How does this go with the often quoted mantra that you can only beat compilers today if you're an extremely skilled asm programmer? Or is the problem you describe just about executable size rather than speed?

  • Optimizing for size is easier because you only have exactly one metric to consider: how many bytes your instructions take.

    When optimizing for speed you have to consider many factors like the relative speed of each instruction, cache behavior (including size of the cachelines, associativity, number of layers, relative speed of the layers...), pipelining, branch prediction, prefetching, whether moving your data to SIMD registers could be worth it, what to inline and what not to inline, what to unroll and what not to unroll, constraint solving to optimize things that can be computed or asserted statically etc...

  • Well, the code wasn't compiled by today's compiler, it was compiled in late 2000. Visual Studio 6 maybe?

    Even today compilers tend not to optimise the function preamble/postamble away. I'm only half in agreement with the mantra: you probably can beat the compiler, but is it worth it?

    There are a few situations where it's genuinely a good idea to write in assembler to be explicit about predictable behaviour. Short security-critical constant-time functions are a good candidate.

  • There are a lot of assembly language instructions that do slightly different things than standard C++ or C, but if the programmer is aware of them they can "handle" the differences.
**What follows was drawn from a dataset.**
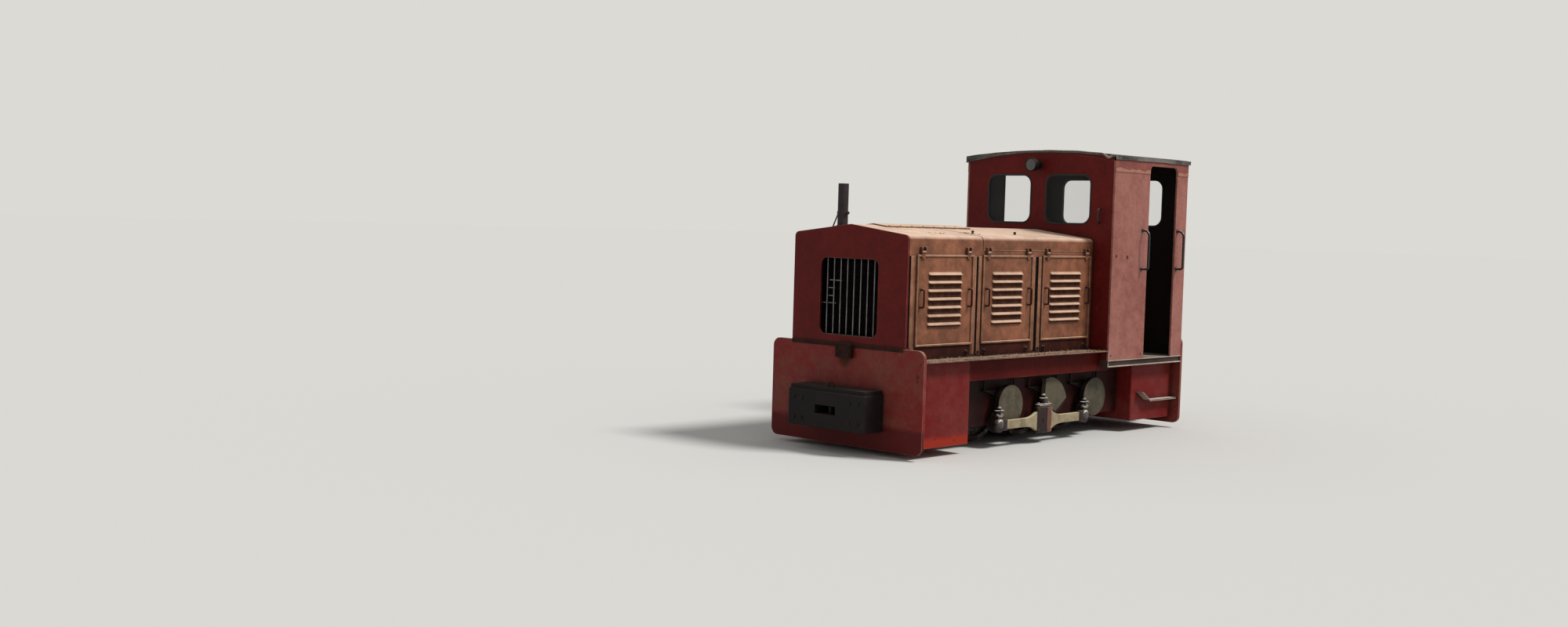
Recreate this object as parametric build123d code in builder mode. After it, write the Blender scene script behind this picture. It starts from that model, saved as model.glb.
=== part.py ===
from build123d import *

import os
from math import cos, radians, sin

# Narrow-gauge rod-coupled diesel locomotive, at its real size in millimetres.
# X points forward to the bonnet end, Y to the left side and Z up.
# Z = 0 is the floor under the wheel flanges, X = 0 the middle axle, Y = 0 the centreline.

os.makedirs("parts", exist_ok=True)

running_clearance = 0.3

# Wheels and axles. The axles stand as close together as the flanges allow.
tread_radius = 295
tread_taper = 4
flange_height = 20
flange_width = 24
flange_tip_width = 13
wheel_gap = 20
wheel_inner_y = 268
wheel_width = 97
wheel_rim = 48
wheel_dish = 34
wheel_hub_radius = 88
axle_radius = 50
bore_sides = 12
flange_radius = tread_radius + flange_height
axle_height = flange_radius
axle_spacing = 2 * flange_radius + wheel_gap
axles = {"front": axle_spacing, "middle": 0, "rear": -axle_spacing}

# Side frames outside the wheels, with their axleboxes and springs
frame_wheel_gap = 197
side_frame_thickness = 26
side_frame_drop = 125
horn_width = 172
horn_rise = 155
axlebox_clearance = 3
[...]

    For example, the xchg instruction doesn't have any C equivalent. (although it has a C++ equivalent: std::swap) The programmer may see:

        A ^= B; B ^= A; A ^= B
    

    These two are swapped. A C compiler may be smart enough to know this is an xchg instruction, or it might turn them into xors. Hard to say, really.

    ---------------

    Most of the low hanging fruit have been taken up for sure. Almost every "memcpy" turns into "rep stos" for example (which is the assembly-language equivalent to memcpy).

    A high-level programmer may not know that "memcpy" turns into "rep stos" however, and may emit his own memory copying for-loop.

    At very least, a good optimizing C / C++ programmer needs to know about these little things. They'll let the compiler turn "memcpy" into "rep stos" (for -Os) or AVX memory store instructions respectively instead of writing their own less efficient loops on the matter.

  • Optimising for size is a relatively "obvious" goal, although it still takes a lot of skill to do it well. Optimising for speed is much less obvious however, the x86 architecture is incredibly complex when it comes to working out what code will be faster.

  • Well, it should also be noted that the responsible compiler in this case is at least 17 years old.

  • > How does this go with the often quoted mantra that you can only beat compilers today if you're an extremely skilled asm programmer? Or is the problem you describe just about executable size rather than speed?

    Word 2000, so a 17+ year old compiler. Compilers have gotten a lot better since then.

    Having worked on a compiler team back in the mid 2000s, even then I'd say it was easy for almost anyone to spot areas where a human could optimize more.

    Now days, much less so.

  • This is a case of knowing the rules so well that you know when you can break them.

    Its also a historical artifact from the days when many programmers wrote assembly yet compilers started getting good.

    There’s also an element of avoiding premature optimization: don’t assume the compiler will product slower code or that if it does it will matter in your specific application.

    At the very least you should give the compiler a chance, profile, then hand-tune after you’ve fixed all the low-hanging fruit.

  • That mantra applies to "most" programmers.

    I think he was talking mostly about size.

    Odds are good most programmers tinkering in machine code won't beat the performance of the compiler. That takes experience. It is a good rule of thumb.

    I think it is easier to write smaller (size) code than a compiler, but when you measure performance it will beat you often until you get good. Alignment, x86 tricks... It takes a bit of knowledge to do well.

  • simias has most of it but note also that that file appears to have last been compiled in the early 2000s. Compilers of that era were far less advanced, especially since many large companies were pretty conservative about the optimizations enabled (fixing a bug meant mailing CDs for many customers).

    The general trend is that it's been getting harder and harder to do that easily, which means people want to be more focused — something like OpenSSL can still justify hand-tuned assembly for various processor families because it's a widespread hotspot but as compilers continue to improve the number of places where it's worth the maintenance cost is going to keep shrinking.

    In the early 2000s, the scientific HPC programmers I worked with were careful to maintain a portable C implementation which they could use as a check both for correctness and for an optimization baseline — it wasn't uncommon for a new compiler and/or processor to substantially close the gap relative to a lot of hard manual work.

"Note that in 32-bit code, memcpy is typically implemented by first copying blocks of 4 bytes using the movsd (move double word) instruction, while any remaining bytes are then copied using movsb (move byte)."

Some software authors do not use memcpy().

https://marc.info/?l=djbdns&m=96477313901746&w=2

http://cr.yp.to/lib/byte.html

   #include "byte.h"

   void byte_copy(to,n,from)
   register char *to;
   register unsigned int n;
   register char *from;
   {
     for (;;) {
       if (!n) return; *to++ = *from++; --n;
       if (!n) return; *to++ = *from++; --n;
       if (!n) return; *to++ = *from++; --n;
       if (!n) return; *to++ = *from++; --n;
     }
   }

In fact, REP MOVSD is harder to handle in hardware especially for unaligned locations because you can only interrupt on 4 byte boundries.